Metropolitan News-Enterprise

 

Monday, April 18, 2022

 

Page 1

 

Court of Appeal:

DMV’s License-Revocation Hearings Run Unconstitutionally

Due Process Is Violated Where One Person Acts Both As Hearing Officer and Advocate; Remand Is

Ordered for Determination As to Whether $2.1 Million Attorney Fee Award Should Be Boosted

 

By a MetNews Staff Writer

 

The Court of Appeal for this district on Friday declared unconstitutional the system under which one person acts as both the hearing officer and an advocate for the Department of Motor Vehicles at a hearing to determine if the driver’s license of a person arrested for drunk driving should be suspended.

“[W]e conclude combining the roles of advocate and adjudicator in a single person employed by the DMV violates due process under the Fourteenth Amendment and the California constitution Article I, section 7,” Justice Brian S. Currey said in an opinion for Div. Four.

He also proclaimed that Vehicle Code §14112(b) “is unconstitutional to the extent it permits the DMV to combine the advocacy and adjudicatory roles in a single…hearing officer.”

$2.1 Million Award

The opinion creates the prospect that plaintiffs California DUI Lawyers Association (“CDLA”) and attorney Steven R. Mandell, which received an attorney fee award in the amount of $2,123,591 based on a narrow victory in their action for declaratory relief will be granted a greater amount n remand based on its sweeping victory in the appeals court. A Los Angeles Superior Court Judge had found in favor of CDLA and Mandell only to the extent of holding that interference by DMV managers with hearing officers’ decisions violates California’s due process clause and constitutes waste in contravention of Code of Civil Procedure §526a. However, she found in favor of the DMV on the cause of action under 42 U.S.C. 1983, a civil rights statute, saying:

“As a matter of law, the DMV hearing officer’s dual role as advocate for the DMV and trier of fact does not violate due process.”

Complete Victory

Contradicting that conclusion, Currey said that “CDLA was entitled to judgment as a matter of law on each of its causes of action,” explaining:

“…Although procedural fairness does not prohibit the combination of the advocacy and adjudicatory functions within a single administrative agency, tasking the same individual with both roles violates the minimum constitutional standards of due process.”

He said there is an “irreconcilable conflict between advocating for the agency on one hand, and being an impartial decisionmaker on the other,”

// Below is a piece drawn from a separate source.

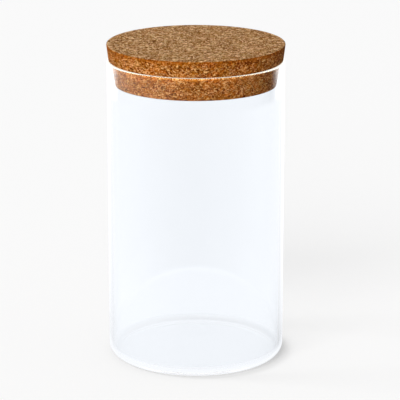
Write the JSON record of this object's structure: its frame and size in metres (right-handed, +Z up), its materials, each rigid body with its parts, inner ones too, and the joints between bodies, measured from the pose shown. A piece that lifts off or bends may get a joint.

Currey noted that the DMV acknowledges that the DMV is a party to a license-revocation hearing, “the hearing is adversarial, and the hearing officer’s role involves both advocating on behalf of the DMV and acting as fact finder.”

Although the plaintiffs might not have shown bias, he noted, “is not dispositive.”

Additional Fee Prospect

Addressing the amount of attorney fees, awarded under the private attorney general doctrine, the jurist said:

“[W]e conclude the trial court did not abuse its discretion in determining the attorneys’ fee award. In light of CDLA’s additional success on appeal, however, we remand the matter to the trial court to reevaluate the amount of fees awarded to CDLA (but express no opinion whether such fees should be increased), and to calculate the amount of fees CDLA incurred on appeal.”

The case is California DUI Lawyers Association v. California Department of Motor Vehicles, B305604.

Robert S. Gerstein, Joshua C. Needle, Carlton Fields, Ellyn S. Garofalo and Amir Kaltgrad represented the plaintiffs and Deputy Attorney General Jacqueline H. Chern acted for the DMV.